*Task brief*
Reproduce each line exactly.

CAD and scene scripts

-- Start --

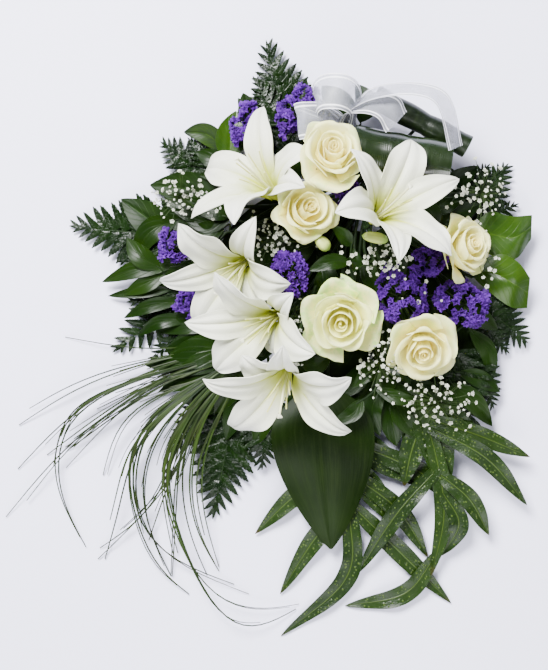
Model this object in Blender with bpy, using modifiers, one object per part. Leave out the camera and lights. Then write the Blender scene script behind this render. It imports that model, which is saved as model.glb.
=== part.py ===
"""A funeral bouquet, hand-tied and laid on its back with the flowers up.

The tie and the cut stems are at the +Y end, and the long foliage trails towards -Y.
White lilies, cream roses, violet statice and gypsophila lie over fern and broad leaves.
The origin is on the surface that it lies on, in the middle of its outline.
"""

import math
import random

import bmesh
import bpy
from mathutils import Matrix, Vector

# Driving sizes, in metres.
MM = 0.001
LEAF_THICKNESS = 0.8 * MM
LEAF_RISE = 1.5 * MM
ROOT_SINK = 0.2 * MM
PETAL_THICKNESS = 1.0 * MM
CLEARANCE = 0.3 * MM
LARGEST_HOLLOW = 15 * MM

LILY_PETAL_LENGTH = 106 * MM
LILY_OUTER_WIDTH = 34 * MM
LILY_INNER_WIDTH = 45 * MM
LILY_FILAMENT_LENGTH = 62 * MM
LILY_NECK = 9 * MM

ROSE_RADIUS = 41 * MM
ROSE_HEIGHT = 46 * MM
ROSE_PETALS = 6
ROSE_NECK = 4 * MM
ROSE_FACET = 40

FERN_RIB_WIDTH = 2.6 * MM
FERN_SLANT = 0.5
# A leaflet's stations: share of its reach, and its half width in steps along the rib.
FERN_LEAFLET = ((0.40, 0.98), (1.0, 0.14))
RIBBON_WIDTH = 40 * MM
RIBBON_THICKNESS = 0.6 * MM
KNOT_RADIUS = 8.4 * MM
KNOT_REACH = 7.85 * MM
KNOT_HOLD = 5 * MM
GRASS_BLADE_RADIUS = 1.4 * MM
GRASS_SHEATH = 16 * MM
GRASS_LIFT = 30
GRASS_LEVEL_STEP = 1.9

STEM_RADIUS = 2.3 * MM
STEM_LEVEL = 20 * MM
STEM_RISE = 14 * MM
LEAST_STEM_LEVEL = 16 * MM
STEM_SPREAD = 150 * MM
BUNDLE_RADIUS = 15 * MM
BUNDLE_LEAD = 20 * MM
TIE_WIDTH = 18 * MM
TIE_START = 7 * MM
TIE_THICKNESS = 1.6 * MM

# The bouquet is laid out on a grid seen from straight above. Places are (column, row, height):
# grid columns and rows from the upper left corner, and millimetres above the surface.
GRID_STEP = 1.1 * MM
GRID_MIDDLE = (274, 335)
GRID_MIDDLE_PLACE = (7.9 * MM, 4.1 * MM)
EYE_HEIGHT = 1860 * MM
GRID_HEIGHT = 60 * MM

TIE_PLACE = (374, 174)
BUNDLE_END_PLACE = (401, 145)

UP = Vector((0, 0, 1))

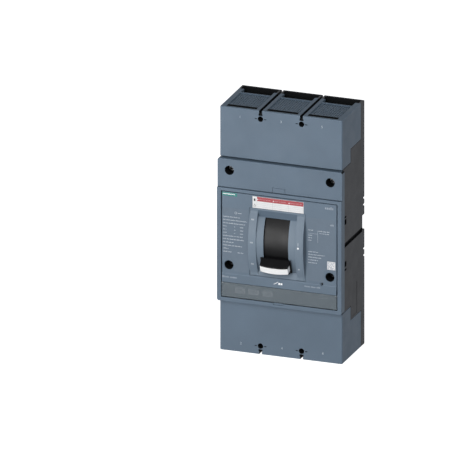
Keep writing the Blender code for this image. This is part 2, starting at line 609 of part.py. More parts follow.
def trip_unit():
    shell = box(-93.5, 93.5, 72, 104.2, -111.3, -87.9)
    rooms = [box(-91.5, -27, 74, 102, -109.3, -89.9), box(21, 91.5, 74, 102, -109.3, -89.9)]
    middle = [box(-27.5, 21.5, 98.2, 102, -109.3, -89.9)]
    gap = [box(-25, 19, 71, 96.5, -112, -87)]
    seats = [turned("d", x, z, [(101, 2.3), (103, 2.3), (103, 4.4), (105, 4.4)], 16)
             for x, z in DIALS]
    seats += [rod("d", -83.6, -93, 2.1, 102.6, 105, 14), rod("d", 73, -94.6, 3.0, 102.6, 105, 16)]
    top = [rod("z", 55, 88, 2.2, -91, -87, 14)]
    piece("trip_unit_housing", "handle_black", shell,
          [("-", gap), ("-", rooms), ("-", middle), ("-", seats), ("-", top)])
    chips = [box(-84, -66, 92, 98.8, -107, -94), box(-60, -36, 94, 98.8, -106, -93),
             box(26, 44, 93, 98.8, -106, -92), box(66, 84, 90, 98.8, -107, -95)]
    piece("trip_unit_board", "board_green", box(-90.5, 90.5, 98.5, 100.1, -108.5, -90.7),
          [("+", chips)])
    for n, (x, z) in enumerate(DIALS, 1):
        disc = turned("d", x, z, [(100.4, 2.0), (103.3, 2.0), (103.3, 4.1), (105.0, 4.1),
                                  (105.4, 3.7)], 16)
        piece(f"setting_dial_{n}", "dial_grey", disc,
              [("-", [box(x - 3.0, x + 3.0, 104.6, 106, z - 0.5, z + 0.5)])],
              origin=(x, 103.0, z))
    piece("trip_actuator", "zinc_steel", rod("z", 55, 86, 7.0, -107.5, -91.6, 20),
          [("-", [rod("z", 55, 88, 2.2, -101, -90, 14)])])
    piece("actuator_plunger", "zinc_steel", rod("z", 55, 88, 1.8, -100.5, -82.4, 14),
          origin=(55.0, 88.0, -100.5))


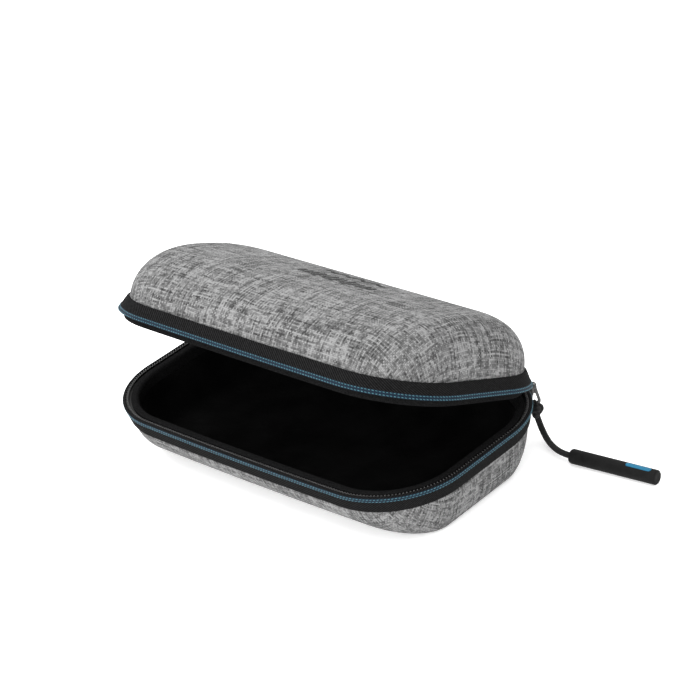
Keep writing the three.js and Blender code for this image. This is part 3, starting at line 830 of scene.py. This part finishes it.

-- End --

*Solution to the exercise*
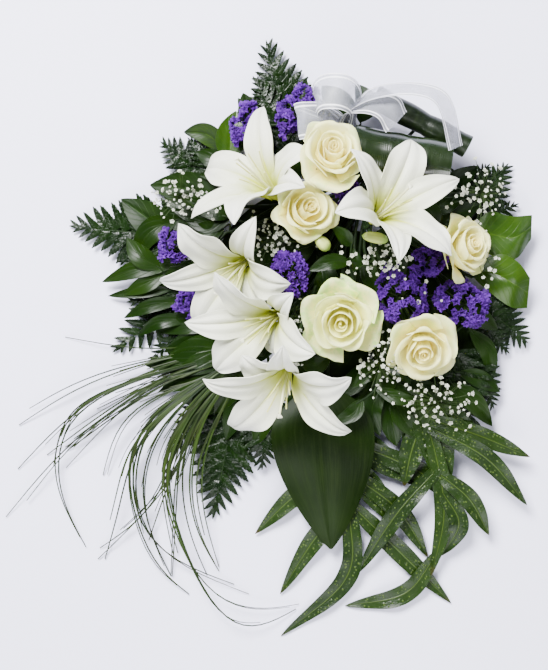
Model this object in Blender with bpy, using modifiers, one object per part. Leave out the camera and lights. Then write the Blender scene script behind this render. It imports that model, which is saved as model.glb.
=== part.py ===
"""A funeral bouquet, hand-tied and laid on its back with the flowers up.

The tie and the cut stems are at the +Y end, and the long foliage trails towards -Y.
White lilies, cream roses, violet statice and gypsophila lie over fern and broad leaves.
The origin is on the surface that it lies on, in the middle of its outline.
"""

import math
import random

import bmesh
import bpy
from mathutils import Matrix, Vector

# Driving sizes, in metres.
MM = 0.001
LEAF_THICKNESS = 0.8 * MM
LEAF_RISE = 1.5 * MM
ROOT_SINK = 0.2 * MM
PETAL_THICKNESS = 1.0 * MM
CLEARANCE = 0.3 * MM
LARGEST_HOLLOW = 15 * MM

LILY_PETAL_LENGTH = 106 * MM
LILY_OUTER_WIDTH = 34 * MM
LILY_INNER_WIDTH = 45 * MM
LILY_FILAMENT_LENGTH = 62 * MM
LILY_NECK = 9 * MM

ROSE_RADIUS = 41 * MM
ROSE_HEIGHT = 46 * MM
ROSE_PETALS = 6
ROSE_NECK = 4 * MM
ROSE_FACET = 40

FERN_RIB_WIDTH = 2.6 * MM
FERN_SLANT = 0.5
# A leaflet's stations: share of its reach, and its half width in steps along the rib.
FERN_LEAFLET = ((0.40, 0.98), (1.0, 0.14))
RIBBON_WIDTH = 40 * MM
RIBBON_THICKNESS = 0.6 * MM
KNOT_RADIUS = 8.4 * MM
KNOT_REACH = 7.85 * MM
KNOT_HOLD = 5 * MM
GRASS_BLADE_RADIUS = 1.4 * MM
GRASS_SHEATH = 16 * MM
GRASS_LIFT = 30
GRASS_LEVEL_STEP = 1.9

STEM_RADIUS = 2.3 * MM
STEM_LEVEL = 20 * MM
STEM_RISE = 14 * MM
LEAST_STEM_LEVEL = 16 * MM
STEM_SPREAD = 150 * MM
BUNDLE_RADIUS = 15 * MM
BUNDLE_LEAD = 20 * MM
TIE_WIDTH = 18 * MM
TIE_START = 7 * MM
TIE_THICKNESS = 1.6 * MM

# The bouquet is laid out on a grid seen from straight above. Places are (column, row, height):
# grid columns and rows from the upper left corner, and millimetres above the surface.
GRID_STEP = 1.1 * MM
GRID_MIDDLE = (274, 335)
GRID_MIDDLE_PLACE = (7.9 * MM, 4.1 * MM)
EYE_HEIGHT = 1860 * MM
GRID_HEIGHT = 60 * MM

TIE_PLACE = (374, 174)
BUNDLE_END_PLACE = (401, 145)

UP = Vector((0, 0, 1))

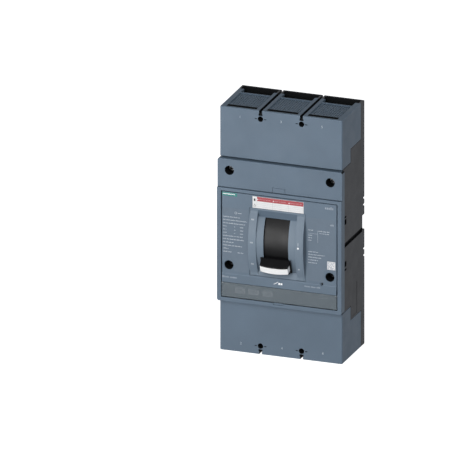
Keep writing the Blender code for this image. This is part 2, starting at line 609 of part.py. More parts follow.
def trip_unit():
    shell = box(-93.5, 93.5, 72, 104.2, -111.3, -87.9)
    rooms = [box(-91.5, -27, 74, 102, -109.3, -89.9), box(21, 91.5, 74, 102, -109.3, -89.9)]
    middle = [box(-27.5, 21.5, 98.2, 102, -109.3, -89.9)]
    gap = [box(-25, 19, 71, 96.5, -112, -87)]
    seats = [turned("d", x, z, [(101, 2.3), (103, 2.3), (103, 4.4), (105, 4.4)], 16)
             for x, z in DIALS]
    seats += [rod("d", -83.6, -93, 2.1, 102.6, 105, 14), rod("d", 73, -94.6, 3.0, 102.6, 105, 16)]
    top = [rod("z", 55, 88, 2.2, -91, -87, 14)]
    piece("trip_unit_housing", "handle_black", shell,
          [("-", gap), ("-", rooms), ("-", middle), ("-", seats), ("-", top)])
    chips = [box(-84, -66, 92, 98.8, -107, -94), box(-60, -36, 94, 98.8, -106, -93),
             box(26, 44, 93, 98.8, -106, -92), box(66, 84, 90, 98.8, -107, -95)]
    piece("trip_unit_board", "board_green", box(-90.5, 90.5, 98.5, 100.1, -108.5, -90.7),
          [("+", chips)])
    for n, (x, z) in enumerate(DIALS, 1):
        disc = turned("d", x, z, [(100.4, 2.0), (103.3, 2.0), (103.3, 4.1), (105.0, 4.1),
                                  (105.4, 3.7)], 16)
        piece(f"setting_dial_{n}", "dial_grey", disc,
              [("-", [box(x - 3.0, x + 3.0, 104.6, 106, z - 0.5, z + 0.5)])],
              origin=(x, 103.0, z))
    piece("trip_actuator", "zinc_steel", rod("z", 55, 86, 7.0, -107.5, -91.6, 20),
          [("-", [rod("z", 55, 88, 2.2, -101, -90, 14)])])
    piece("actuator_plunger", "zinc_steel", rod("z", 55, 88, 1.8, -100.5, -82.4, 14),
          origin=(55.0, 88.0, -100.5))


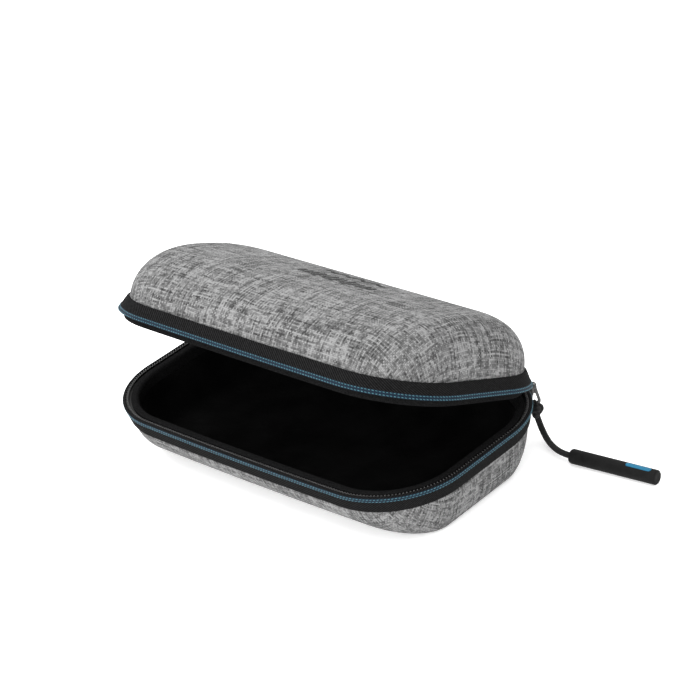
Keep writing the three.js and Blender code for this image. This is part 3, starting at line 830 of scene.py. This part finishes it.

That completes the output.